* What this task involves: Please output the lines shown below exactly as they appear.

* Excerpted records:
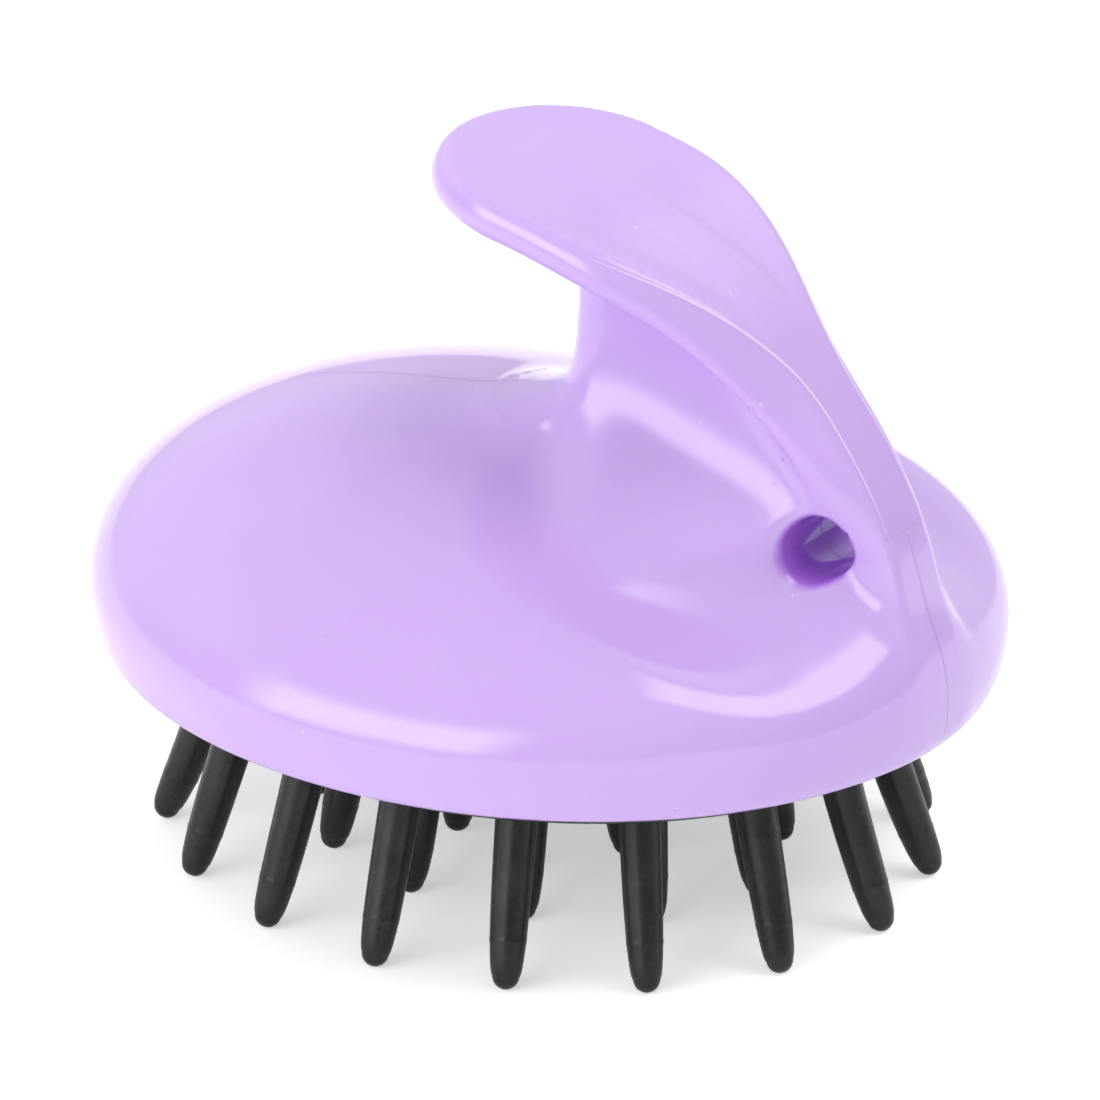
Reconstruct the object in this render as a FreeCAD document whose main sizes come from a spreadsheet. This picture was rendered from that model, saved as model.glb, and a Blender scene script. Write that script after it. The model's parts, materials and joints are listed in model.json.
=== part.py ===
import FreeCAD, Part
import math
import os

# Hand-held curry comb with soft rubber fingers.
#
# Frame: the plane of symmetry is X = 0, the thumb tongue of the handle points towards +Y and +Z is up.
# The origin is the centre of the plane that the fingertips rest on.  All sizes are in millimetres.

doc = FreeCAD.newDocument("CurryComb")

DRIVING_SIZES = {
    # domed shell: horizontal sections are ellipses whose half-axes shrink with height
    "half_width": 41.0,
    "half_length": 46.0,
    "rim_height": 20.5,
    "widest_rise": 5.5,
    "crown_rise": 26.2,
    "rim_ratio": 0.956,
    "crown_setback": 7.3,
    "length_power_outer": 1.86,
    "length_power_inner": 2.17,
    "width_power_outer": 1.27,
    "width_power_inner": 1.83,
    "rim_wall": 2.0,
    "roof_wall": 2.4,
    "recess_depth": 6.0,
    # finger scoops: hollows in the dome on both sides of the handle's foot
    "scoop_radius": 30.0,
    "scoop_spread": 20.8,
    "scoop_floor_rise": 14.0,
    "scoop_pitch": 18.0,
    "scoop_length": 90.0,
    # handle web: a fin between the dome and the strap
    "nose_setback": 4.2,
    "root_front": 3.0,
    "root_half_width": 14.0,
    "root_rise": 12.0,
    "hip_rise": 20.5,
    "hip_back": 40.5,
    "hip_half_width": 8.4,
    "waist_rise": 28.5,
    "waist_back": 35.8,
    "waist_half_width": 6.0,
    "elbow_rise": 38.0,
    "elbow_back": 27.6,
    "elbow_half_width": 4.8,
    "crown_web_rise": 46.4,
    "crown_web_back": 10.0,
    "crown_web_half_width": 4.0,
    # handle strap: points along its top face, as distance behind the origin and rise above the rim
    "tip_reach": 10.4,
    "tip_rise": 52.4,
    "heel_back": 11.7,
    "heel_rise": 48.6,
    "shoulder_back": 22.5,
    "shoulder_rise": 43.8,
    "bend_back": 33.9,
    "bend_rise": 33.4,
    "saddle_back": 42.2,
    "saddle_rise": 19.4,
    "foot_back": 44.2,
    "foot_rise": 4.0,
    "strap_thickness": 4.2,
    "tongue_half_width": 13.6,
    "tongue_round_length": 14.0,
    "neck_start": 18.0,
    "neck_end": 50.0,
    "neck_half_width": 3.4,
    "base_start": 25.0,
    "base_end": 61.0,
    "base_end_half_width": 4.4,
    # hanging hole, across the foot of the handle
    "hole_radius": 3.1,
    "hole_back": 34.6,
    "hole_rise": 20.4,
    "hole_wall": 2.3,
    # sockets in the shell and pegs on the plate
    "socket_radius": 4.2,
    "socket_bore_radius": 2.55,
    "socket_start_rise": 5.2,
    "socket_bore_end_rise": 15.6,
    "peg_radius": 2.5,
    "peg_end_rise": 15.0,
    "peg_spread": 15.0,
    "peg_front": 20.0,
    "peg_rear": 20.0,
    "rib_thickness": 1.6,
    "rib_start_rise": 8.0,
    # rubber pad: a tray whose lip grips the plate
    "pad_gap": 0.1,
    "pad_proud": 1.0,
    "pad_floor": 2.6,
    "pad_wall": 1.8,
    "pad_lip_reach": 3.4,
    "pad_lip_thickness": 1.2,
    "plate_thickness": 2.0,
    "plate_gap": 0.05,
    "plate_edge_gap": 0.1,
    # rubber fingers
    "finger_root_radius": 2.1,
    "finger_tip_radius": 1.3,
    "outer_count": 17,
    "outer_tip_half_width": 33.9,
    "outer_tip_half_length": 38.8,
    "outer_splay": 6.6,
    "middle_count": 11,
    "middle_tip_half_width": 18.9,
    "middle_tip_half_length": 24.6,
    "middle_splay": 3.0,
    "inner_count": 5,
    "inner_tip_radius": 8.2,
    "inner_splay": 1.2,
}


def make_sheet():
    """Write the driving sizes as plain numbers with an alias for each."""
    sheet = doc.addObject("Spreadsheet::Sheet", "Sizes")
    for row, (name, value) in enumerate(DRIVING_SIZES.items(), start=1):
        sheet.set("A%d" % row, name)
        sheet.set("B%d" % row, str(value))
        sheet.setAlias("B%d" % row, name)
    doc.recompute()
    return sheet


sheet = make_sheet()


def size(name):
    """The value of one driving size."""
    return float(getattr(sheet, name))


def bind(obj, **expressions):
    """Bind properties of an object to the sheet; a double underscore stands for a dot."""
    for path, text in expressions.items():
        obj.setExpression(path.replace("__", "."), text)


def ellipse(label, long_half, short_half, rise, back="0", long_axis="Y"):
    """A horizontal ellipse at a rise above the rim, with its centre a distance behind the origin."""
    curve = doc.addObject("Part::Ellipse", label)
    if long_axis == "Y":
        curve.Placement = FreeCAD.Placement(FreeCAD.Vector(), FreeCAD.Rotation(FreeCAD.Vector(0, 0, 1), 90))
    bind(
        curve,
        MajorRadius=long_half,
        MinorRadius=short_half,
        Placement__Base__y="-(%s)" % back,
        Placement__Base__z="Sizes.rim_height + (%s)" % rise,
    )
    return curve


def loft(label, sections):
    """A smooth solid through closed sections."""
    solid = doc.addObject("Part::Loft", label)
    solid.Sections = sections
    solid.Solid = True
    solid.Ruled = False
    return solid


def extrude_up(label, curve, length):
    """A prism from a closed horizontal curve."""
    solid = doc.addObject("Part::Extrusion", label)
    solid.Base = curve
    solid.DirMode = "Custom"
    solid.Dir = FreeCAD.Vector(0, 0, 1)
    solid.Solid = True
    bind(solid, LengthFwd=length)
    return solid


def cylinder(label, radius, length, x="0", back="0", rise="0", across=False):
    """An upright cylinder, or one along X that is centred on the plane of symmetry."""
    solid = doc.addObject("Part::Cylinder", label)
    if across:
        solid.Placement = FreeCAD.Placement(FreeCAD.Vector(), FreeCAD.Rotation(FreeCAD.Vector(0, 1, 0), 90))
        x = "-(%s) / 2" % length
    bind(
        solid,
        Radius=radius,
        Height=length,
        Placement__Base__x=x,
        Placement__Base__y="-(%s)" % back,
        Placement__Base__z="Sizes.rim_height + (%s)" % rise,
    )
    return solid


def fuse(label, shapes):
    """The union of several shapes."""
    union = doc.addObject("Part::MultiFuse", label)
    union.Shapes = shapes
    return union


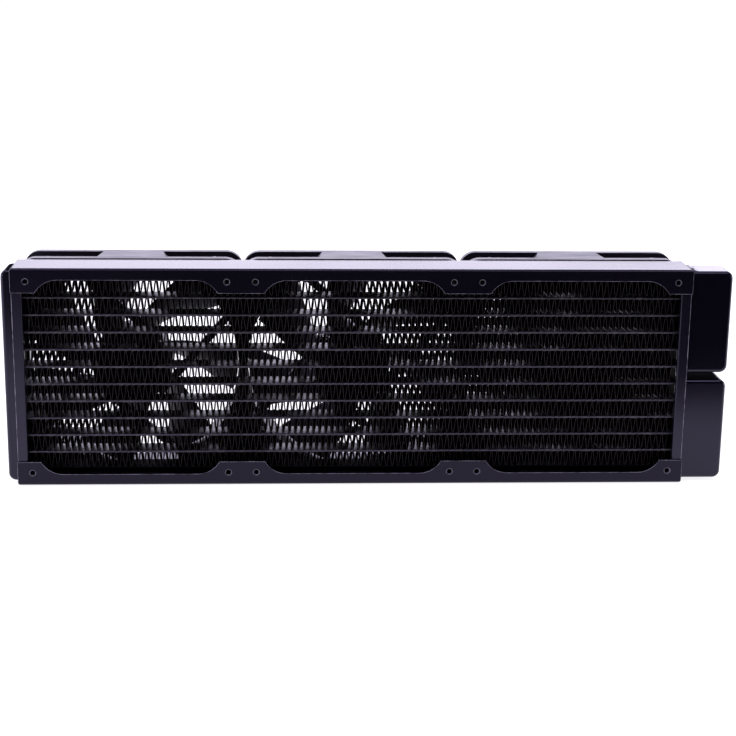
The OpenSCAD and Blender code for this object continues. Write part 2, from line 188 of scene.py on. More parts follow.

* Final answer:
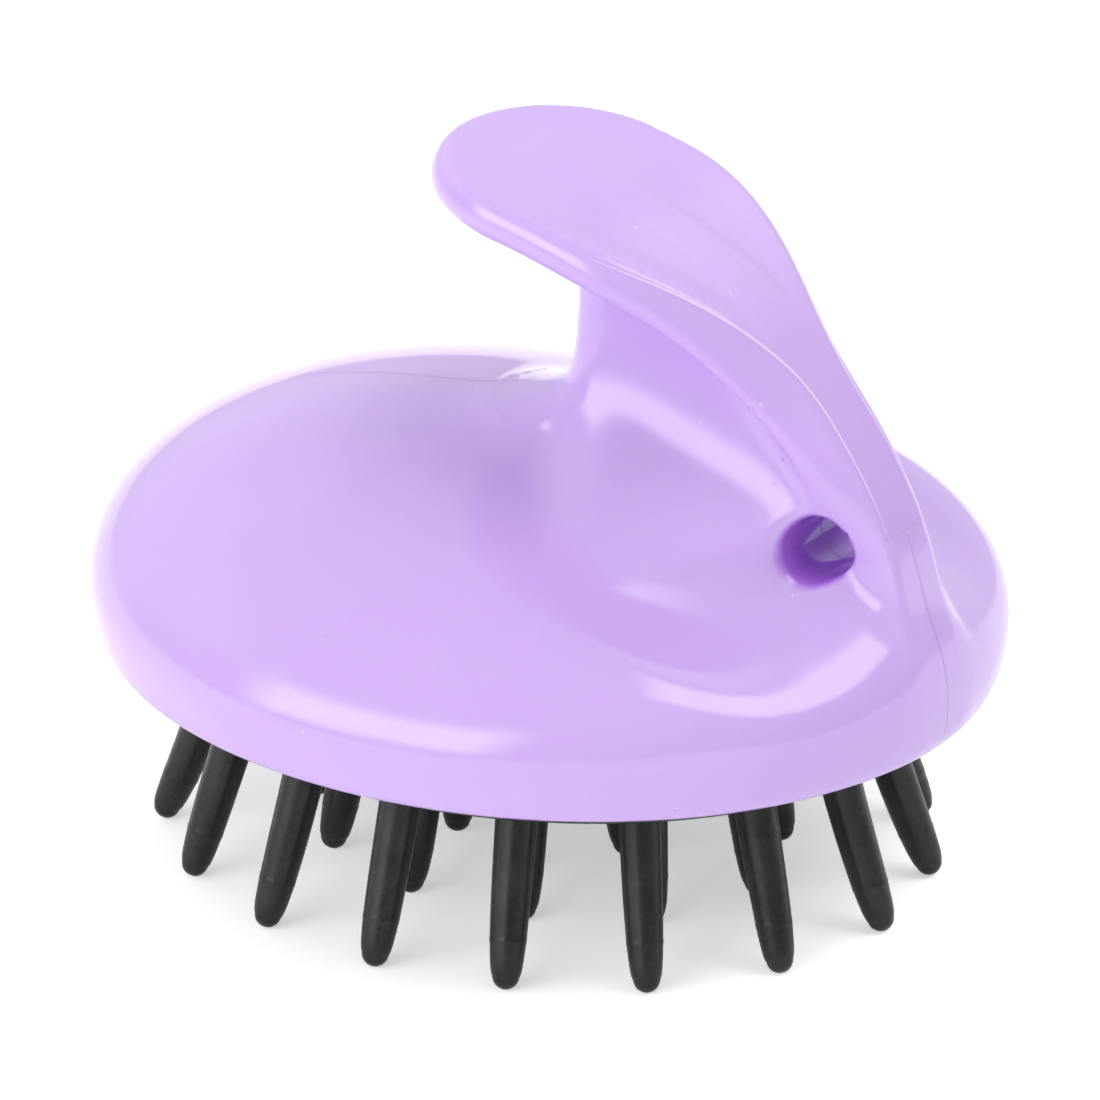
Reconstruct the object in this render as a FreeCAD document whose main sizes come from a spreadsheet. This picture was rendered from that model, saved as model.glb, and a Blender scene script. Write that script after it. The model's parts, materials and joints are listed in model.json.
=== part.py ===
import FreeCAD, Part
import math
import os

# Hand-held curry comb with soft rubber fingers.
#
# Frame: the plane of symmetry is X = 0, the thumb tongue of the handle points towards +Y and +Z is up.
# The origin is the centre of the plane that the fingertips rest on.  All sizes are in millimetres.

doc = FreeCAD.newDocument("CurryComb")

DRIVING_SIZES = {
    # domed shell: horizontal sections are ellipses whose half-axes shrink with height
    "half_width": 41.0,
    "half_length": 46.0,
    "rim_height": 20.5,
    "widest_rise": 5.5,
    "crown_rise": 26.2,
    "rim_ratio": 0.956,
    "crown_setback": 7.3,
    "length_power_outer": 1.86,
    "length_power_inner": 2.17,
    "width_power_outer": 1.27,
    "width_power_inner": 1.83,
    "rim_wall": 2.0,
    "roof_wall": 2.4,
    "recess_depth": 6.0,
    # finger scoops: hollows in the dome on both sides of the handle's foot
    "scoop_radius": 30.0,
    "scoop_spread": 20.8,
    "scoop_floor_rise": 14.0,
    "scoop_pitch": 18.0,
    "scoop_length": 90.0,
    # handle web: a fin between the dome and the strap
    "nose_setback": 4.2,
    "root_front": 3.0,
    "root_half_width": 14.0,
    "root_rise": 12.0,
    "hip_rise": 20.5,
    "hip_back": 40.5,
    "hip_half_width": 8.4,
    "waist_rise": 28.5,
    "waist_back": 35.8,
    "waist_half_width": 6.0,
    "elbow_rise": 38.0,
    "elbow_back": 27.6,
    "elbow_half_width": 4.8,
    "crown_web_rise": 46.4,
    "crown_web_back": 10.0,
    "crown_web_half_width": 4.0,
    # handle strap: points along its top face, as distance behind the origin and rise above the rim
    "tip_reach": 10.4,
    "tip_rise": 52.4,
    "heel_back": 11.7,
    "heel_rise": 48.6,
    "shoulder_back": 22.5,
    "shoulder_rise": 43.8,
    "bend_back": 33.9,
    "bend_rise": 33.4,
    "saddle_back": 42.2,
    "saddle_rise": 19.4,
    "foot_back": 44.2,
    "foot_rise": 4.0,
    "strap_thickness": 4.2,
    "tongue_half_width": 13.6,
    "tongue_round_length": 14.0,
    "neck_start": 18.0,
    "neck_end": 50.0,
    "neck_half_width": 3.4,
    "base_start": 25.0,
    "base_end": 61.0,
    "base_end_half_width": 4.4,
    # hanging hole, across the foot of the handle
    "hole_radius": 3.1,
    "hole_back": 34.6,
    "hole_rise": 20.4,
    "hole_wall": 2.3,
    # sockets in the shell and pegs on the plate
    "socket_radius": 4.2,
    "socket_bore_radius": 2.55,
    "socket_start_rise": 5.2,
    "socket_bore_end_rise": 15.6,
    "peg_radius": 2.5,
    "peg_end_rise": 15.0,
    "peg_spread": 15.0,
    "peg_front": 20.0,
    "peg_rear": 20.0,
    "rib_thickness": 1.6,
    "rib_start_rise": 8.0,
    # rubber pad: a tray whose lip grips the plate
    "pad_gap": 0.1,
    "pad_proud": 1.0,
    "pad_floor": 2.6,
    "pad_wall": 1.8,
    "pad_lip_reach": 3.4,
    "pad_lip_thickness": 1.2,
    "plate_thickness": 2.0,
    "plate_gap": 0.05,
    "plate_edge_gap": 0.1,
    # rubber fingers
    "finger_root_radius": 2.1,
    "finger_tip_radius": 1.3,
    "outer_count": 17,
    "outer_tip_half_width": 33.9,
    "outer_tip_half_length": 38.8,
    "outer_splay": 6.6,
    "middle_count": 11,
    "middle_tip_half_width": 18.9,
    "middle_tip_half_length": 24.6,
    "middle_splay": 3.0,
    "inner_count": 5,
    "inner_tip_radius": 8.2,
    "inner_splay": 1.2,
}


def make_sheet():
    """Write the driving sizes as plain numbers with an alias for each."""
    sheet = doc.addObject("Spreadsheet::Sheet", "Sizes")
    for row, (name, value) in enumerate(DRIVING_SIZES.items(), start=1):
        sheet.set("A%d" % row, name)
        sheet.set("B%d" % row, str(value))
        sheet.setAlias("B%d" % row, name)
    doc.recompute()
    return sheet


sheet = make_sheet()


def size(name):
    """The value of one driving size."""
    return float(getattr(sheet, name))


def bind(obj, **expressions):
    """Bind properties of an object to the sheet; a double underscore stands for a dot."""
    for path, text in expressions.items():
        obj.setExpression(path.replace("__", "."), text)


def ellipse(label, long_half, short_half, rise, back="0", long_axis="Y"):
    """A horizontal ellipse at a rise above the rim, with its centre a distance behind the origin."""
    curve = doc.addObject("Part::Ellipse", label)
    if long_axis == "Y":
        curve.Placement = FreeCAD.Placement(FreeCAD.Vector(), FreeCAD.Rotation(FreeCAD.Vector(0, 0, 1), 90))
    bind(
        curve,
        MajorRadius=long_half,
        MinorRadius=short_half,
        Placement__Base__y="-(%s)" % back,
        Placement__Base__z="Sizes.rim_height + (%s)" % rise,
    )
    return curve


def loft(label, sections):
    """A smooth solid through closed sections."""
    solid = doc.addObject("Part::Loft", label)
    solid.Sections = sections
    solid.Solid = True
    solid.Ruled = False
    return solid


def extrude_up(label, curve, length):
    """A prism from a closed horizontal curve."""
    solid = doc.addObject("Part::Extrusion", label)
    solid.Base = curve
    solid.DirMode = "Custom"
    solid.Dir = FreeCAD.Vector(0, 0, 1)
    solid.Solid = True
    bind(solid, LengthFwd=length)
    return solid


def cylinder(label, radius, length, x="0", back="0", rise="0", across=False):
    """An upright cylinder, or one along X that is centred on the plane of symmetry."""
    solid = doc.addObject("Part::Cylinder", label)
    if across:
        solid.Placement = FreeCAD.Placement(FreeCAD.Vector(), FreeCAD.Rotation(FreeCAD.Vector(0, 1, 0), 90))
        x = "-(%s) / 2" % length
    bind(
        solid,
        Radius=radius,
        Height=length,
        Placement__Base__x=x,
        Placement__Base__y="-(%s)" % back,
        Placement__Base__z="Sizes.rim_height + (%s)" % rise,
    )
    return solid


def fuse(label, shapes):
    """The union of several shapes."""
    union = doc.addObject("Part::MultiFuse", label)
    union.Shapes = shapes
    return union


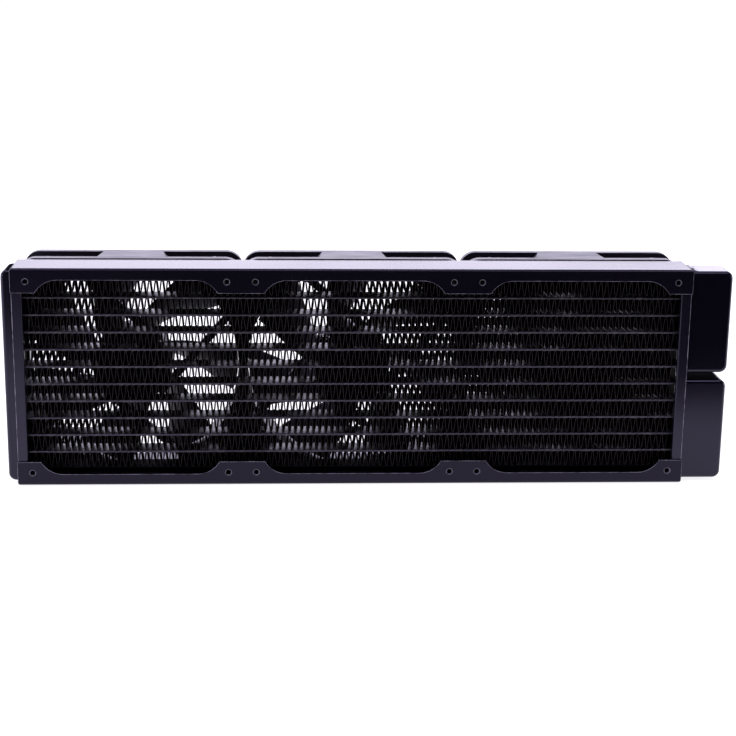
The OpenSCAD and Blender code for this object continues. Write part 2, from line 188 of scene.py on. More parts follow.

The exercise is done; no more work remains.